Caution should also be taken when comparing the giving records of different companies. Some companies do not keep track of the giving of all their divisions through their corporate headquarters, for instance, or they do not include donations made to charities overseas. Some companies reported only the money donated by their foundations and not gifts that came directly from the company.

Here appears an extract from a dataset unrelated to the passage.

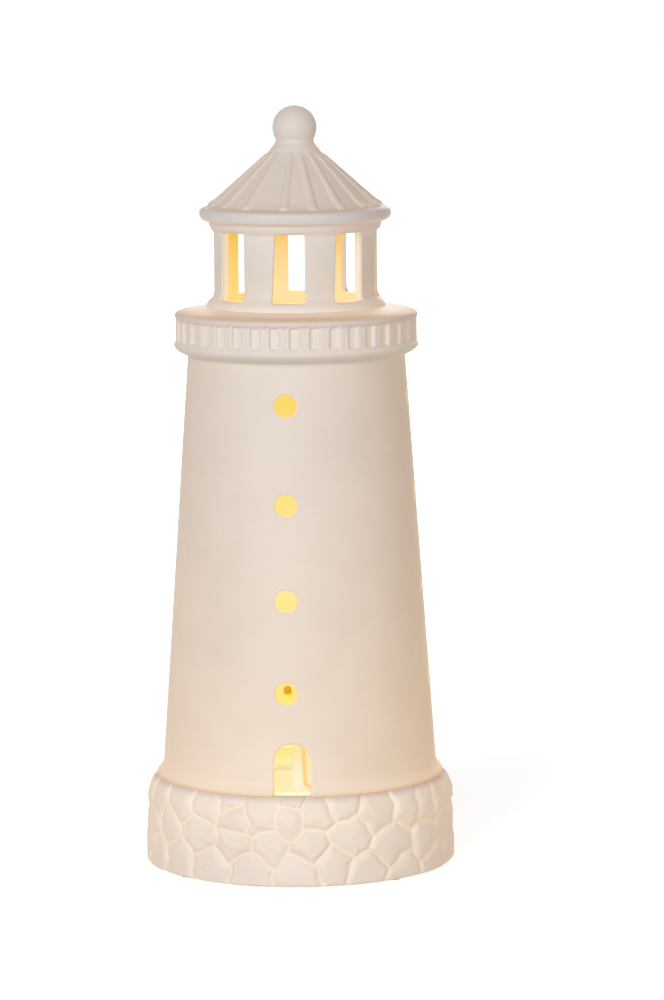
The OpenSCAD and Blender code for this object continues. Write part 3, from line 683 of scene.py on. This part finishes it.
def tower():
    """The tapered wall with its columns of portholes and the open doorway."""
    s = Shell("tower_casting", [MAT["porcelain_tower"], MAT["inside"]])
    rows = np.concatenate([[33, 33.25, 33.55, 33.9, 34.3, 34.8, 35.4, 36.1, 36.8, 37.5],
                           np.linspace(39.1, GALLERY_Z, 93)])
    port_r, door_w, door_h, turn = 4.1, 13.2, 18.5, 2.5
    # 179.9999 keeps the back holes off the seam of the angles
    ports = [(a, circle(port_r, porthole_z(i))) for i in range(4)
             for a in (0, 90, -90, 179.9999)]
    door = arch(door_w, door_h, TOWER_Z)
    port_edge, door_edge, inner_edge = 0.5, 0.9, 0.3

    def holes(port_by, door_by):
        foot = offset(door, door_by, False)
        foot[0, 1] = foot[-1, 1] = TOWER_Z
        return [(a, offset(c, port_by)) for a, c in ports] + [(turn, foot)]

    holed_wall(s, tower_out, rows, WALL_COUNT, holes(port_edge, door_edge), LIT,
               phase=WALL_PHASE)
    holed_wall(s, tower_in, rows, WALL_COUNT, holes(inner_edge, inner_edge), DARK, flip=True,
               phase=WALL_PHASE)
    for a, c in ports:
        hole_sides(s, a, c, tower_out, tower_in, port_edge, LIT, DARK, in_fillet=inner_edge)
    hole_sides(s, turn, door, tower_out, tower_in, door_edge, LIT, DARK, closed=False, share=0.5,
               in_fillet=inner_edge)
    s.build("tower_shell", sharp=50)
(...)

The following are the companies that declined to provide any financial information about their philanthropy to The Chronicle:
Albertson’s (Boise, Idaho) American Home Products Corporation (Madison, N.J.) American International Group (New York) American Stores Company (Salt Lake City) Anheuser-Busch Companies (St. Louis) Banc One Corporation (Columbus, Ohio) Bergen Brunswig Corporation (Orange, Cal.) Cardinal Health (Dublin, Ohio) Coca-Cola Enterprises (Atlanta) Columbia/HCA Healthcare Corporation (Nashville) Costco Companies (Issaquah, Wash.) CSX Corporation (Richmond, Va.) CVS Corporation (Woonsocket, R.I.) Dell Computer Corporation (Round Rock, Tex.) Walt Disney Company (Burbank, Cal.) Duke Energy Corporation (Charlotte, N.C.) Emerson Electric Company (St. Louis) FDX (Memphis) Fleming Companies (Oklahoma City) IBP (Dakota City, Neb.) Ingram Micro (Santa Ana, Cal.) Kimberly-Clark Corporation (Irving, Tex.) Lehman Brothers Holdings (New York) Morgan Stanley, Dean Witter, Discover & Company (New York) Nationsbank Corporation (Charlotte, N.C.) NGC Corporation (Houston) RJR Nabisco Holdings Corporation (New York) Safeway (Pleasanton, Cal.) SBC Communications (San Antonio) Southern Company (Atlanta) Sysco Corporation (Houston) TIAA-CREF (New York) Time Warner (New York) Tosco Corporation (Stamford, Conn.) Toys R Us (Rochelle Park, N.J.) United HealthCare Corporation (Minnetonka, Minn.) Viacom (New York) Walgreen Company (Deerfield, Ill.) Winn-Dixie Stores (Jacksonville, Fla.)